[start]
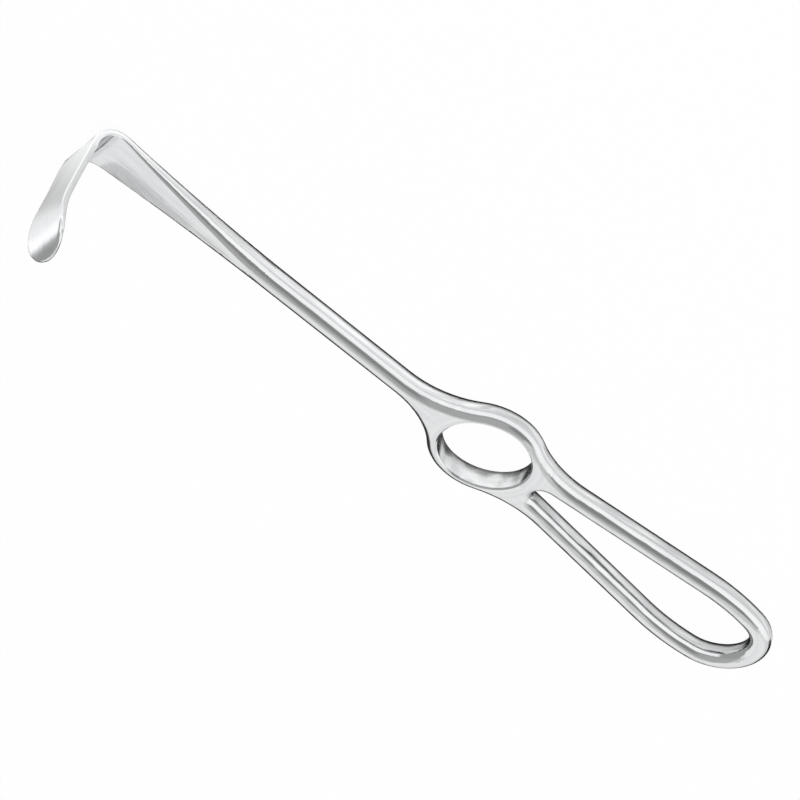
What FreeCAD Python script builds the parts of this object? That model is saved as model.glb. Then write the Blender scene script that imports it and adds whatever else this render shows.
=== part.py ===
import FreeCAD, Part
import os
from math import acos, asin, atan2, cos, pi, sin, sqrt

# A handheld surgical retractor, forged and bent from one piece of stainless steel.
# Millimetres. The origin is on the axis of the finger ring, in the plane of the handle's back.
# +X runs along the shaft to the blade, and +Z is the side to which the blade is bent.

# Handle plate
handle_thickness = 5.9
outer_roundover = 2.5

# Finger ring
ring_hole_diameter = 23.6
ring_wall = 3.1
ring_hole_edge = 0.4
ring_to_shaft_blend = 23.0
ring_to_loop_blend = 28.0

# Pear-shaped loop behind the ring, measured on its opening
ring_to_loop_web = 4.9
loop_opening_length = 72.8
loop_throat_radius = 3.1
loop_belly_half_width = 9.45
loop_belly_to_end = 16.5
loop_shoulder_radius = 55.0
loop_side_width = 5.3
loop_end_width = 5.85
loop_roundover = 2.3

# Shaft, and the flare that widens and thins it toward the bend
shaft_width = 5.7
flare_start = 70.0
flare_end_width = 12.6
flare_end_thickness = 1.6
flare_end_drop = 0.3
flare_width_power = 1.5
flare_ease_in = 0.2
flare_sections = 12
bend_sections = 8
loft_degree = 3

# Long shallow hollow in the front of the flare, which runs out at the bend
hollow_depth = 0.6
hollow_depth_power = 2.0
hollow_fade_before_bend = 4.0
hollow_fade_past_bend = 2.4

# Blade: from the ring's axis to its outer face, and from the handle's back to its tip
blade_reach = 123.0
blade_height = 38.9
bend_inner_radius = 5.8
blade_thickness = 1.5
blade_edge_round = 0.5
blade_root_width = 14.4
blade_root_height = 11.5
blade_waist_width = 13.2
blade_waist_straight = 2.0
waist_below_lip = 3.0

# Lip: the blade's end, which curls back toward the handle and is round
lip_rise = 13.9
lip_radius = 21.0
lip_width = 14.2
lip_thickness = 1.1

# How near two places count as one
touch = 0.001

handle_middle = handle_thickness / 2
shaft_half_width = shaft_width / 2
ring_hole_radius = ring_hole_diameter / 2
ring_outer_radius = ring_hole_radius + ring_wall
bend_radius = bend_inner_radius + flare_end_thickness / 2
bend_start_height = handle_middle - flare_end_drop
blade_middle = blade_reach - blade_thickness / 2
bend_start = blade_middle - bend_radius
lip_start_height = blade_height - lip_rise
blade_waist_height = lip_start_height - waist_below_lip


def point(x, y, z=0.0):
    return FreeCAD.Vector(x, y, z)


def line(start, end):
    return Part.LineSegment(start, end).toShape()


def arc_about(centre, start, end):
    """The shorter arc about a centre."""
    middle = (start - centre) + (end - centre)
    middle.normalize()
    return Part.Arc(start, centre + middle * (start - centre).Length, end).toShape()


def curve(points, start_direction, end_direction):
    spline = Part.BSplineCurve()
    spline.interpolate(Points=points, InitialTangent=start_direction, FinalTangent=end_direction)
    return spline.toShape()


def prism(edges, depth):
    """Solid that the closed outline sweeps along the vector depth."""
    return Part.Face(Part.Wire(Part.__sortEdges__(edges))).extrude(depth)


def round_edges(solid, radius, chosen):
    return solid.makeFillet(radius, [edge for edge in solid.Edges if chosen(edge)])


def both_sides(edges):
    """Edges of the half y > 0, and their mirror images."""
    return edges + [edge.mirror(point(0, 0), point(0, 1)) for edge in edges]


# Loop: throat circle, straight side, shoulder arc and end circle, each tangent to the next

throat_centre = point(-ring_hole_radius - ring_to_loop_web - loop_throat_radius, 0)
opening_end = -ring_hole_radius - ring_to_loop_web - loop_opening_length
shoulder_centre = point(opening_end + loop_belly_to_end, loop_belly_half_width - loop_shoulder_radius)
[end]
#### [WHAT IS REQUIRED]
Write the material out again word for word.

#### [RESPONSE]
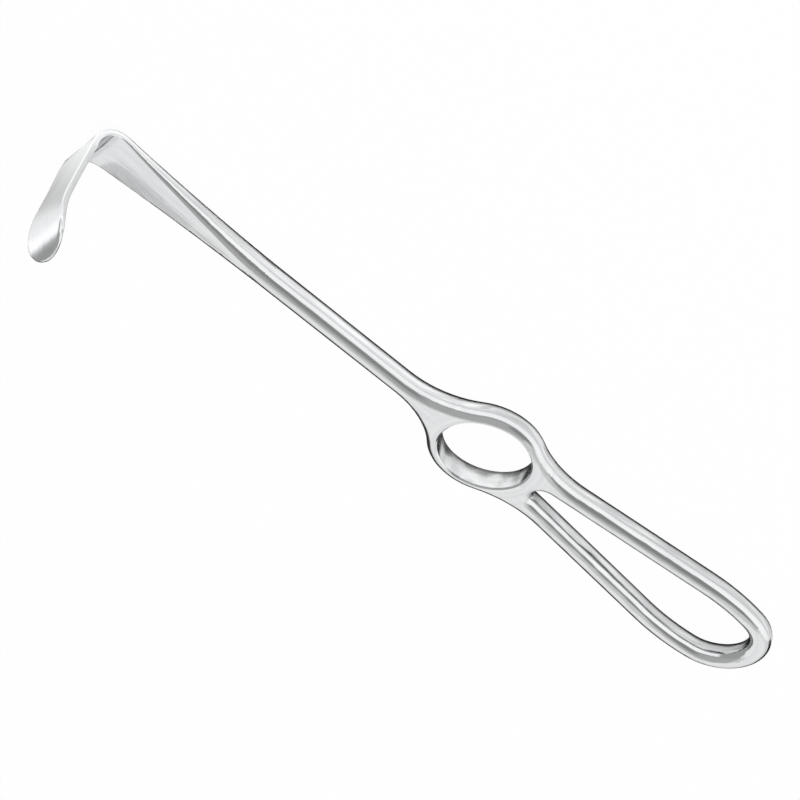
What FreeCAD Python script builds the parts of this object? That model is saved as model.glb. Then write the Blender scene script that imports it and adds whatever else this render shows.
=== part.py ===
import FreeCAD, Part
import os
from math import acos, asin, atan2, cos, pi, sin, sqrt

# A handheld surgical retractor, forged and bent from one piece of stainless steel.
# Millimetres. The origin is on the axis of the finger ring, in the plane of the handle's back.
# +X runs along the shaft to the blade, and +Z is the side to which the blade is bent.

# Handle plate
handle_thickness = 5.9
outer_roundover = 2.5

# Finger ring
ring_hole_diameter = 23.6
ring_wall = 3.1
ring_hole_edge = 0.4
ring_to_shaft_blend = 23.0
ring_to_loop_blend = 28.0

# Pear-shaped loop behind the ring, measured on its opening
ring_to_loop_web = 4.9
loop_opening_length = 72.8
loop_throat_radius = 3.1
loop_belly_half_width = 9.45
loop_belly_to_end = 16.5
loop_shoulder_radius = 55.0
loop_side_width = 5.3
loop_end_width = 5.85
loop_roundover = 2.3

# Shaft, and the flare that widens and thins it toward the bend
shaft_width = 5.7
flare_start = 70.0
flare_end_width = 12.6
flare_end_thickness = 1.6
flare_end_drop = 0.3
flare_width_power = 1.5
flare_ease_in = 0.2
flare_sections = 12
bend_sections = 8
loft_degree = 3

# Long shallow hollow in the front of the flare, which runs out at the bend
hollow_depth = 0.6
hollow_depth_power = 2.0
hollow_fade_before_bend = 4.0
hollow_fade_past_bend = 2.4

# Blade: from the ring's axis to its outer face, and from the handle's back to its tip
blade_reach = 123.0
blade_height = 38.9
bend_inner_radius = 5.8
blade_thickness = 1.5
blade_edge_round = 0.5
blade_root_width = 14.4
blade_root_height = 11.5
blade_waist_width = 13.2
blade_waist_straight = 2.0
waist_below_lip = 3.0

# Lip: the blade's end, which curls back toward the handle and is round
lip_rise = 13.9
lip_radius = 21.0
lip_width = 14.2
lip_thickness = 1.1

# How near two places count as one
touch = 0.001

handle_middle = handle_thickness / 2
shaft_half_width = shaft_width / 2
ring_hole_radius = ring_hole_diameter / 2
ring_outer_radius = ring_hole_radius + ring_wall
bend_radius = bend_inner_radius + flare_end_thickness / 2
bend_start_height = handle_middle - flare_end_drop
blade_middle = blade_reach - blade_thickness / 2
bend_start = blade_middle - bend_radius
lip_start_height = blade_height - lip_rise
blade_waist_height = lip_start_height - waist_below_lip


def point(x, y, z=0.0):
    return FreeCAD.Vector(x, y, z)


def line(start, end):
    return Part.LineSegment(start, end).toShape()


def arc_about(centre, start, end):
    """The shorter arc about a centre."""
    middle = (start - centre) + (end - centre)
    middle.normalize()
    return Part.Arc(start, centre + middle * (start - centre).Length, end).toShape()


def curve(points, start_direction, end_direction):
    spline = Part.BSplineCurve()
    spline.interpolate(Points=points, InitialTangent=start_direction, FinalTangent=end_direction)
    return spline.toShape()


def prism(edges, depth):
    """Solid that the closed outline sweeps along the vector depth."""
    return Part.Face(Part.Wire(Part.__sortEdges__(edges))).extrude(depth)


def round_edges(solid, radius, chosen):
    return solid.makeFillet(radius, [edge for edge in solid.Edges if chosen(edge)])


def both_sides(edges):
    """Edges of the half y > 0, and their mirror images."""
    return edges + [edge.mirror(point(0, 0), point(0, 1)) for edge in edges]


# Loop: throat circle, straight side, shoulder arc and end circle, each tangent to the next

throat_centre = point(-ring_hole_radius - ring_to_loop_web - loop_throat_radius, 0)
opening_end = -ring_hole_radius - ring_to_loop_web - loop_opening_length
shoulder_centre = point(opening_end + loop_belly_to_end, loop_belly_half_width - loop_shoulder_radius)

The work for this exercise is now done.